>> begin DATA SHOWN

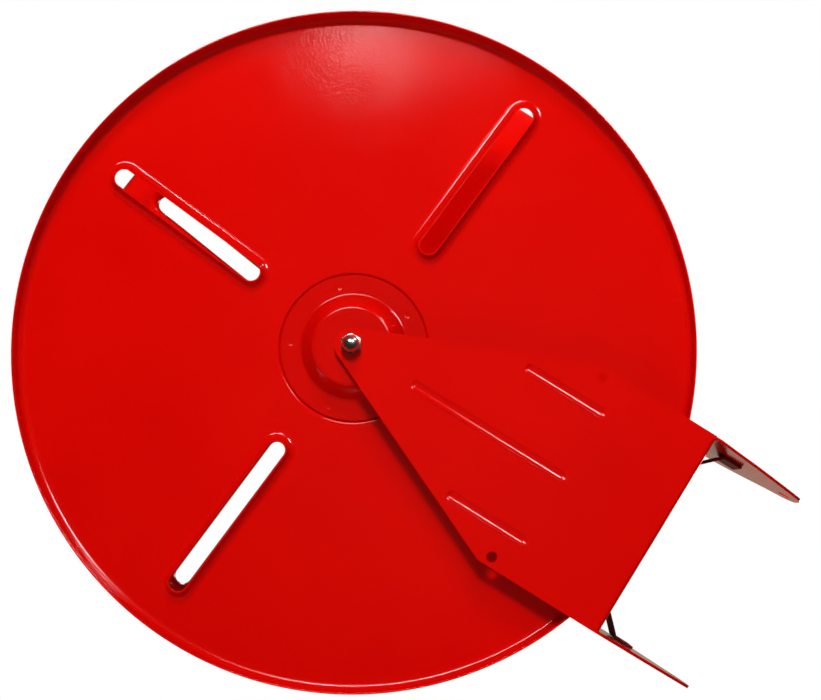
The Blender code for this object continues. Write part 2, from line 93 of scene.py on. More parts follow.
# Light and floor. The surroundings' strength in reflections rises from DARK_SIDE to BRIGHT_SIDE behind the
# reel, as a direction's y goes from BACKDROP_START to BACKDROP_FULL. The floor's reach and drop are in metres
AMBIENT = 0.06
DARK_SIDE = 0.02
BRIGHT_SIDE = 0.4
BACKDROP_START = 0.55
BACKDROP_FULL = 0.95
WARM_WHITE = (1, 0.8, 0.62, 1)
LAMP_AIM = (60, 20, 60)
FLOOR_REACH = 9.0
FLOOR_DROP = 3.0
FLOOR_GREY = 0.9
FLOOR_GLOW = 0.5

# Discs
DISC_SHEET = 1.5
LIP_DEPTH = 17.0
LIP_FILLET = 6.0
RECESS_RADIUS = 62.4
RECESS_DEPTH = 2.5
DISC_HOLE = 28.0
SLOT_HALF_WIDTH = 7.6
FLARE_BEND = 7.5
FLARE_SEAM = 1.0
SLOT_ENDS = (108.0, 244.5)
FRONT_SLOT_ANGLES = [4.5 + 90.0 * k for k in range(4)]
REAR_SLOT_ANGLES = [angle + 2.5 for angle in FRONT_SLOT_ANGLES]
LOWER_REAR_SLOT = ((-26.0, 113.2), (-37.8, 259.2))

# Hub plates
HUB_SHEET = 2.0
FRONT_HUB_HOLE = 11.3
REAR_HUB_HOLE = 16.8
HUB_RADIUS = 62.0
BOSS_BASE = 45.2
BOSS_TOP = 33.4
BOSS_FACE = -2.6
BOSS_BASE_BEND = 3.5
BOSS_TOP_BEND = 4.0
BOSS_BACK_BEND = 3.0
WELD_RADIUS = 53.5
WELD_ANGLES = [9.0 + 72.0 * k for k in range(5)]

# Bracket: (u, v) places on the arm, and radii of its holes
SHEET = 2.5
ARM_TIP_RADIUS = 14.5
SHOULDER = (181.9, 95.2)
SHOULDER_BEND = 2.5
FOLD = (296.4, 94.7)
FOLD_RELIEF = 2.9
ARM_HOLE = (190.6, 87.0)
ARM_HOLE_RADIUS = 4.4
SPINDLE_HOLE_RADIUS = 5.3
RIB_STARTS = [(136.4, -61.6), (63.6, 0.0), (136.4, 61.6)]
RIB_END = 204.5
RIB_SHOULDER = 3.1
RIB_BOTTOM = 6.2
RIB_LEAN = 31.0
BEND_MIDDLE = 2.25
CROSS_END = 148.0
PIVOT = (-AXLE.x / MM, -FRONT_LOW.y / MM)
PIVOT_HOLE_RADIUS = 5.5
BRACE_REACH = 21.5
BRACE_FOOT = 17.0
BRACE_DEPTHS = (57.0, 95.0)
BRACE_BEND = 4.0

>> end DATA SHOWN

**WHAT TO PRODUCE**. Each line of the material should be duplicated exactly, please.

**FULL SOLUTION**.
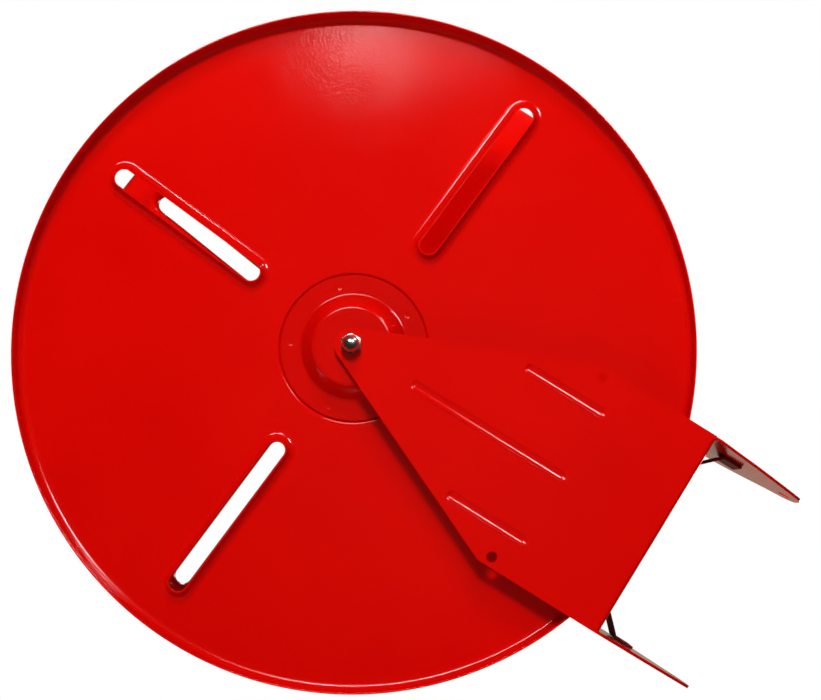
The Blender code for this object continues. Write part 2, from line 93 of scene.py on. More parts follow.
# Light and floor. The surroundings' strength in reflections rises from DARK_SIDE to BRIGHT_SIDE behind the
# reel, as a direction's y goes from BACKDROP_START to BACKDROP_FULL. The floor's reach and drop are in metres
AMBIENT = 0.06
DARK_SIDE = 0.02
BRIGHT_SIDE = 0.4
BACKDROP_START = 0.55
BACKDROP_FULL = 0.95
WARM_WHITE = (1, 0.8, 0.62, 1)
LAMP_AIM = (60, 20, 60)
FLOOR_REACH = 9.0
FLOOR_DROP = 3.0
FLOOR_GREY = 0.9
FLOOR_GLOW = 0.5

# Discs
DISC_SHEET = 1.5
LIP_DEPTH = 17.0
LIP_FILLET = 6.0
RECESS_RADIUS = 62.4
RECESS_DEPTH = 2.5
DISC_HOLE = 28.0
SLOT_HALF_WIDTH = 7.6
FLARE_BEND = 7.5
FLARE_SEAM = 1.0
SLOT_ENDS = (108.0, 244.5)
FRONT_SLOT_ANGLES = [4.5 + 90.0 * k for k in range(4)]
REAR_SLOT_ANGLES = [angle + 2.5 for angle in FRONT_SLOT_ANGLES]
LOWER_REAR_SLOT = ((-26.0, 113.2), (-37.8, 259.2))

# Hub plates
HUB_SHEET = 2.0
FRONT_HUB_HOLE = 11.3
REAR_HUB_HOLE = 16.8
HUB_RADIUS = 62.0
BOSS_BASE = 45.2
BOSS_TOP = 33.4
BOSS_FACE = -2.6
BOSS_BASE_BEND = 3.5
BOSS_TOP_BEND = 4.0
BOSS_BACK_BEND = 3.0
WELD_RADIUS = 53.5
WELD_ANGLES = [9.0 + 72.0 * k for k in range(5)]

# Bracket: (u, v) places on the arm, and radii of its holes
SHEET = 2.5
ARM_TIP_RADIUS = 14.5
SHOULDER = (181.9, 95.2)
SHOULDER_BEND = 2.5
FOLD = (296.4, 94.7)
FOLD_RELIEF = 2.9
ARM_HOLE = (190.6, 87.0)
ARM_HOLE_RADIUS = 4.4
SPINDLE_HOLE_RADIUS = 5.3
RIB_STARTS = [(136.4, -61.6), (63.6, 0.0), (136.4, 61.6)]
RIB_END = 204.5
RIB_SHOULDER = 3.1
RIB_BOTTOM = 6.2
RIB_LEAN = 31.0
BEND_MIDDLE = 2.25
CROSS_END = 148.0
PIVOT = (-AXLE.x / MM, -FRONT_LOW.y / MM)
PIVOT_HOLE_RADIUS = 5.5
BRACE_REACH = 21.5
BRACE_FOOT = 17.0
BRACE_DEPTHS = (57.0, 95.0)
BRACE_BEND = 4.0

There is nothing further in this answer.